Here are the steps for creating the Hierarchical network:

  1. Run one of the Unsupervised Structural Learning algorithms on the Manifest variables (the original variables of your dataset) you want to include into your segmentation. 
    The best choice is probably the Maximum Weight Spanning tree. Even if the generated tree is usually not the best representation of the joint probability distribution,

    1. This is the fastest algorithm,
    2. The results are stable,
    3. This is an intermediate step. The network will just be used for generating clusters of variables.
  2. Go to ValidationMode (F5).
  3. Run Variable clustering.
  4. Go back to Modeling Mode (F4)
  5. Run Multiple clustering for inducing one Factor per cluster of variables 

    1. Check "Add all Nodes to the Final Network" to get the Factor and the Manifest in the final network.
    2. Check “Connect Factors to their Manifest Variables” to get a set of Naïve structures, one per Factor.
    3. Check "Forbid new Relations with Manifest Variables" to focus only on the Factors.
  6. Select all the nodes (Ctrl + A) and run Data Clustering. The constraints on the Manifests will prevent the connections with the cluster node.
Example

We do not want age and gender to be part of the clustering. We are excluding them by pressing X while double clicking on them. This can also be done by using the node's contextual menu (Properties - Exclusion).

We run the Maximum Weight Spaning Tree.

We run the Symmetric Layout algorithm (View - Layout - Symmetric Layout)

We go to Validation mode (F5) and run the Variable Clustering (Learning - Clustering - Variable Clustering).

11 clusters are automatically created (we used a Maximum Cluster Size equal to 7, Option - Settings - Learning - Variable Clustering). The mapping below illustrates these 11 clusters. It is generated by clicking on the icon highlighted by the yellow circle The name on each cluster corresponds to the strongest node in the cluster (Best Node Name option).

We validate the result by clicking on the icon highlighted by the green circle

 

We go back to Modeling Mode (F4) and run the Multiple Clustering (Learning - Clustering - Multiple Clustering) with the following options:

We select all the nodes (Ctrl + A) and run Data Clustering (Learning - Clustering - Data Clustering) with the following settings:

The cluster node, named [Factor_11], is at the center of the graph below. We used here the Radial Layout (View - Layout - Radial Layout).

 

Here are the steps for using the Hierarchical network for classification of a new dataset. The new observations do not have Factors.

  1. Associate the new dataset to the Hierarchical network (Data - Associate Data Source).
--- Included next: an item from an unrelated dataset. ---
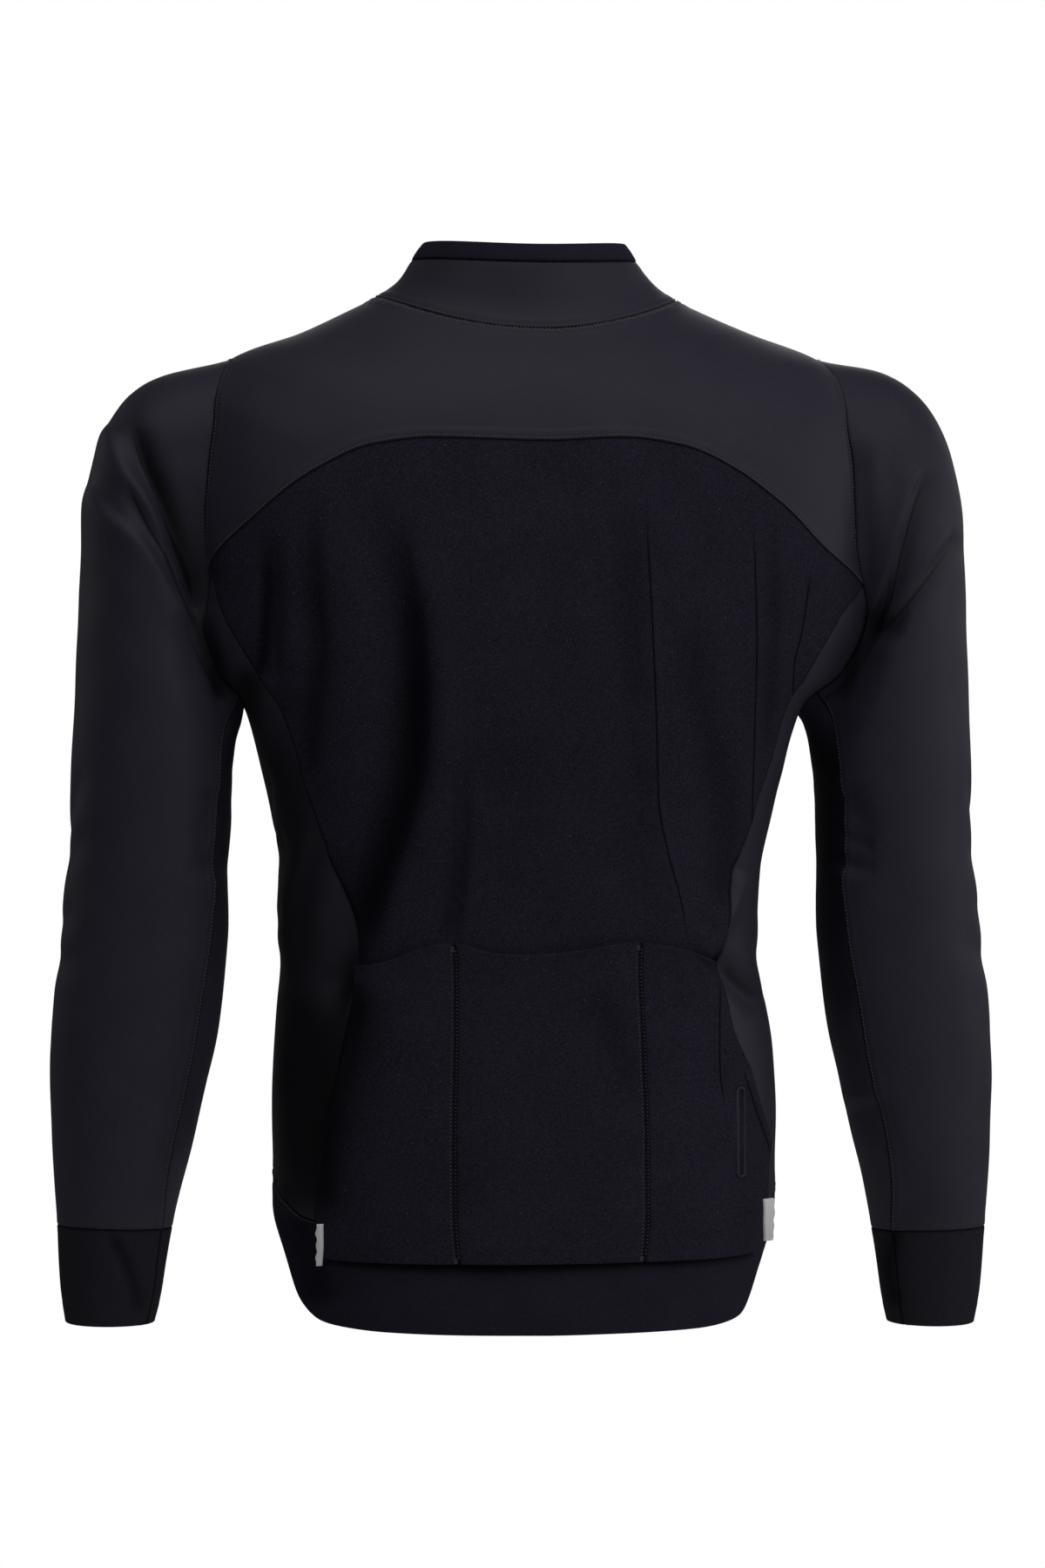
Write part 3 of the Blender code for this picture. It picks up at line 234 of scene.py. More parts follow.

# Folds, laid over the cloth as it looks from behind, from the front or from one side.
# Each row, in millimetres: name, face, rise (+ ridge, - trough), half width on the - side and on the
# + side, then its path. The + side is on the left going along. A third number in a point is the
# share of the rise there.
folds = (
    ("back left trough", "back", -12, 12, 11, (-114, -132, 0.12), (-102, -174, 0.4), (-95, -216, 0.7),
     (-93, -257, 0.9), (-94, -299), (-104, -341), (-118, -384), (-130, -425), (-136, -480, 0.2)),
    ("back left crest", "back", 3, 5, 12, (-96, -132, 0.2), (-84, -174, 0.6), (-77, -216), (-74, -257),
     (-75, -299), (-85, -341), (-98, -384), (-108, -425, 0.8)),
    ("back left swell", "back", 3, 14, 14, (-134, -145), (-129, -240), (-134, -330)),
    ("blade trough left", "back", -5.5, 6, 6, (-177, -148, 0.5), (-176, -187), (-177, -223),
     (-172, -252, 0.6)),
    ("side fold left", "back", -4.2, 10, 4.8, (-152, -122, 0.3), (-149, -187, 0.8), (-146, -229),
     (-150, -279), (-153, -312, 0.5)),
    ("waist crease left", "back", -4, 10, 3.8, (-53, -296, 0.2), (-53, -341, 0.7), (-56, -383),
     (-61, -420)),
    ("back right valley", "back", -2.8, 16, 12, (55, -105, 0.5), (52, -173), (49, -257), (54, -341),
     (55, -412, 0.7)),
    ("long crease right", "back", 1.3, 12, 2.8, (64, -132, 0.5), (67, -201), (70, -257), (74, -327),
     (80, -355), (91, -392), (97, -424)),
    ("back right soft valley", "back", -3, 12, 10, (88, -205, 0.4), (108, -285, 0.9), (123, -342),
     (122, -402, 0.9)),
    ("side line right", "back", 1, 10, 2.8, (136, -140, 0.5), (139, -228), (140, -285), (142, -368)),
    ("blade valley right", "back", -2.6, 7, 9, (149, -135, 0.6), (152, -200), (151, -256, 0.8),
     (150, -300, 0.2)),
    ("blade crease right", "back", -3, 3.6, 9, (178, -175, 0.6), (173, -213), (168, -236),
     (169, -262, 0.6)),
    ("waist ridge right", "back", 4.8, 8, 5, (138, -370, 0.6), (124, -400), (113, -420), (105, -430)),
    ("waist hollow right", "back", -8.5, 7, 6.5, (108, -427, 0.6), (125, -436), (137, -446),
     (152, -464, 0.5)),
    ("waist dip right", "back", -3.5, 6, 7, (132, -362, 0.4), (120, -388), (106, -412)),
    ("pocket crease right", "back", -1.4, 5, 2.8, (119, -440), (117, -494), (120, -523)),
    ("pocket fan right", "back", 1.6, 3, 3, (134, -500), (145, -531), (158, -561)),
    ("pocket fan side", "back", -1.4, 3, 3, (139, -500), (148, -522), (160, -550)),
    ("side ridge left", "back", 4.2, 6, 5, (-148, -330, 0.5), (-157, -380), (-162, -407),
     (-164, -445, 0.5)),
    ("side swell left", "back", 3.5, 11, 9, (-138, -350, 0.5), (-140, -395), (-138, -440, 0.5)),
    ("side hollow left", "back", -4, 9, 8, (-146, -460, 0.5), (-151, -510), (-150, -565, 0.6)),
    ("pocket edge left", "back", -2.4, 5, 5, (-117, -438), (-122, -475), (-129, -520, 0.4)),
    ("hem crease left", "back", 1.6, 3, 3, (-167, -574), (-160, -594), (-148, -612)),
    ("drag ridge left", "back", 4.2, 8.5, 3.2, (-286, -68, 0.5), (-278, -83), (-270, -105), (-254, -128),
     (-241, -152), (-230, -173), (-220, -199, 0.8)),
    ("drag trough left", "back", -8.5, 5, 9, (-264, -76, 0.35), (-258, -105, 0.85), (-245, -132),
     (-234, -159), (-223, -191, 0.9), (-216, -214, 0.5)),
    ("lower drag ridge left", "back", 3.6, 10, 3.2, (-297, -113, 0.5), (-289, -124), (-281, -137),
     (-263, -153), (-248, -173), (-236, -196), (-227, -214, 0.6)),
    ("lower drag trough left", "back", -4.5, 5, 4, (-270, -116, 0.4), (-255, -143), (-241, -167),
     (-228, -197, 0.7)),
    ("armhole valley left", "back", -3, 8, 8, (-228, -110, 0.4), (-221, -155), (-214, -192)),
    ("drag trough right", "back", -3.4, 3.4, 8, (266, -100, 0.3), (253, -124), (245, -152), (240, -179),
     (234, -209), (226, -224, 0.6)),
    ("drag ridge right", "back", 3, 10, 3, (258, -96, 0.3), (247, -124), (239, -152), (234, -179),
     (228, -205)),
    ("lower drag trough right", "back", -3, 3.2, 8, (286, -143, 0.4), (280, -154), (263, -175), (245, -198),
     (228, -220)),
    ("lower drag ridge right", "back", 3, 8, 3, (279, -142, 0.5), (258, -166), (241, -188), (229, -206)),
    ("shoulder ridge right", "back", 3, 8, 8, (228, -75, 0.4), (223, -106), (225, -129), (229, -156, 0.6)),
    ("armhole valley right", "back", -1.6, 6, 6, (217, -95, 0.5), (219, -118), (221, -163),
     (225, -192, 0.7)),
    ("elbow trough left", "back", -2.2, 9, 9, (-206, -315), (-214, -350), (-206, -378)),
    ("elbow trough right", "back", -3.2, 9, 9, (204, -315), (218, -345), (206, -375)),
    ("elbow crease left", "back", -0.7, 4, 4, (-201, -352), (-214, -366), (-232, -372)),
    ("elbow crease right", "back", -1.4, 3.5, 3.5, (200, -338), (211, -350), (226, -356)),
    ("elbow crease right low", "back", -1.2, 3.5, 3.5, (201, -358), (212, -367), (228, -370)),
    ("forearm hollow right", "back", -3, 14, 10, (226, -520), (242, -560), (268, -602)),
    ("cuff trough left", "back", -3.4, 3.4, 4, (-278, -609), (-268, -626), (-261, -644), (-257, -664)),
    ("cuff crease right", "back", -1.6, 3, 3, (250, -612), (247, -634), (252, -664)),
    ("front left trough", "front", -5.5, 14, 9, (-150, -190, 0.5), (-112, -300), (-88, -430, 0.7)),
    ("front right trough", "front", -5.5, 9, 14, (150, -200, 0.5), (114, -290), (90, -410, 0.7)),
    ("front left crease", "front", -3, 8, 4, (-122, -140, 0.4), (-92, -235), (-70, -330, 0.6)),
    ("front right crease", "front", -3, 4, 8, (126, -150, 0.4), (98, -230), (64, -350, 0.6)),
    ("front left waist", "front", -3.5, 8, 8, (-132, -380), (-90, -412), (-42, -424, 0.5)),
    ("front right waist", "front", -3.5, 8, 8, (137, -392), (92, -424), (38, -432, 0.5)),
    ("front left hip", "front", 3, 10, 10, (-125, -455), (-82, -490), (-46, -540)),
    ("front right hip", "front", 3, 10, 10, (128, -450), (92, -500), (56, -550)),
    ("elbow front left", "front", -6, 10, 8, (-203, -338, 0.6), (-245, -362), (-287, -350, 0.6)),
    ("elbow front right", "front", -6, 8, 10, (203, -342, 0.6), (246, -364), (287, -354, 0.6)),
    ("elbow front low left", "front", -4, 7, 6, (-210, -376, 0.6), (-245, -393), (-280, -384, 0.6)),
    ("elbow front low right", "front", -4, 6, 7, (211, -382, 0.6), (248, -397), (282, -389, 0.6)),
    ("armpit front left", "front", -6, 5, 8, (-280, -106, 0.4), (-246, -155), (-222, -208)),
    ("armpit front right", "front", -6, 8, 5, (282, -114, 0.4), (248, -160), (222, -214)),
    ("outer arm left", "left", -1.4, 10, 8, (-35, -345), (0, -362), (35, -352)),
    ("outer arm right", "right", -1.4, 10, 8, (-32, -352), (4, -366), (38, -356)),
    ("outer arm low left", "left", -1, 8, 6, (-25, -395), (8, -405), (40, -396)),
    ("outer arm low right", "right", -1, 8, 6, (-28, -388), (6, -400), (36, -392)),
    ("side waist left", "left", -1.6, 10, 8, (-60, -405, 0.5), (-10, -430), (60, -415)),
    ("side waist right", "right", -1.6, 10, 8, (-50, -412, 0.5), (-5, -430), (65, -420)),
    ("side drag left", "left", -1.4, 9, 6, (-30, -300), (12, -350), (70, -385)),
    ("side drag right", "right", -1.4, 9, 6, (-35, -305), (8, -345), (65, -380)),
)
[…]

All the Factors will appear as white nodes for indicating that they are Hidden nodes, i.e. nodes without any corresponding data in the associated dataset.
  2. Impute the Factors by using the evidence we have on the Manifests

    1. Select of all the Factors
    2. Right click on one of these Factors and select Imputation - Choose the Values with the Maximum Probability 
  3. Impute (classify) the Cluster node by right clicking on this node and selecting Imputation - Choose the Values with the Maximum Probability

You can then save the entire data set or only save your cluster by selecting it (Data - Save Data).

Example

We associate the new dataset to the Hierarchical network we've just learned (Data - Associate Data Source - Text File).

The data association wizard informs us that some nodes, the 12 Factors, do not have any corresponding columns in the dataset. These 12 Factors appear as white node (hidden nodes) in the graph below.

 

We first select all the Factors except the one corresponding to the Cluster node ([Factor_11]). We use the contextual menu of one Factor node, Select - Classes - Factor, and unselect [Factor_11] with a Ctrl + left-click.
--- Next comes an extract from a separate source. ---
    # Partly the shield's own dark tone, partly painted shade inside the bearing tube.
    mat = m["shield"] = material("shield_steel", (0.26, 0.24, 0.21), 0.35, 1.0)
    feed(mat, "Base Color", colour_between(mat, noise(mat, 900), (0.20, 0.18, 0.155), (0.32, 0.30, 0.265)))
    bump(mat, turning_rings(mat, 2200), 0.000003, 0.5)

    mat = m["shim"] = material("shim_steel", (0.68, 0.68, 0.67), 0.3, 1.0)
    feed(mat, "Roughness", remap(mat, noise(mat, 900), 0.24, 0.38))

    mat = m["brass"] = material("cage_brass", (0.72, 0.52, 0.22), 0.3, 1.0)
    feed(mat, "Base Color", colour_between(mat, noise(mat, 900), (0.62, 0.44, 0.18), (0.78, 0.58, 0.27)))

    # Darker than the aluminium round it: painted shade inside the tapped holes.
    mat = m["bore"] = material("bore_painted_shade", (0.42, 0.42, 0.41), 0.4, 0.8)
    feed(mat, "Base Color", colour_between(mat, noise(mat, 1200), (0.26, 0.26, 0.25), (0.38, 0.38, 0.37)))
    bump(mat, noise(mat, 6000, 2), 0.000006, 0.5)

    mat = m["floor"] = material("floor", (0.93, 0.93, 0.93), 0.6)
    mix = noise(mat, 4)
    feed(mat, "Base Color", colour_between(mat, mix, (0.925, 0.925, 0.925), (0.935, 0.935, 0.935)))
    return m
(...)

We impute the selected Factors by using the node' contextual menu of one of the Factors and Imputation.

All the Factors are now painted in blue again, except the Cluster node.

We impute the Cluster by using its contextual menu and Imputation - Choose the Values with the Maximum Probability. The node becomes blue again.
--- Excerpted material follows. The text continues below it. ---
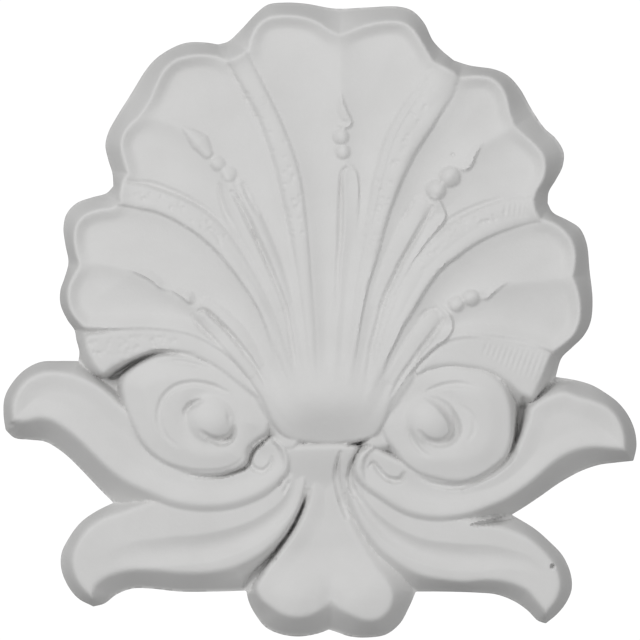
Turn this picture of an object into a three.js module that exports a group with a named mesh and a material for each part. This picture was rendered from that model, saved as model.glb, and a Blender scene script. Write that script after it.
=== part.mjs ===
// A cast shell onlay: a fan shell of five lobed panels over a pair of volutes, two pairs of
// leaves and a stem that ends in a double drop. One casting with a flat back.
// It stands upright with +Z up and its back on the plane y = 0, and its carved front faces -Y.
import * as THREE from 'three';

// Driving dimensions, in millimetres. Heights are measured forward from the back.
const WIDTH = 220; // across the tips of the upper leaves
const PLATE = 3.2; // the ground left in the pockets between the motifs
const LAND = 0.8; // the upright edge round the back, below the drafted walls
const RIM = 13.4; // the shell at its lobed rim
const HUB_RISE = 6.6; // the shell's swell towards the hub
const UMBO_RISE = 1.8; // the rounded boss at the hub
const UMBO_FALL = 7.4; // its fall towards the neck
const DISH = 1.6; // the hollow just inside the rim
const SCOOP = 2.1; // the deepest a half panel is scooped out
const RIB = 1.6; // the raised ribs between the panels
const BROAD_RIB = 2.1; // the one that overlaps its neighbour
const RIB_STEP = 1.9; // the step down beside them
const DART = 2; // the darts on the panels' centre lines
const GROOVE = 1.4; // the lines cut into the darts
const BAND_STEP = 0.7; // from the shell down to the crimped bands under it
const VOLUTE = 15.2; // the edge of the volutes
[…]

We can now save the classification of the new observations by using Data - Save Data

If you do not want to use the original Hierarchical network (i.e. the one with the Cluster node connected to all the Factors and the Factors connected to all their Manifests), you can impute the Cluster node after Step 6 of the Cluster Induction workflow, and then use a Supervised Learning algorithm to find the best variables. However, as the segments have been induced based on the Naïve structure, the initial structure should obviously give you the best results. Using one of the Markov Blanket based algorithms is then only useful, in that particular case, for trying to reduce the number of variables that necessary for the classification.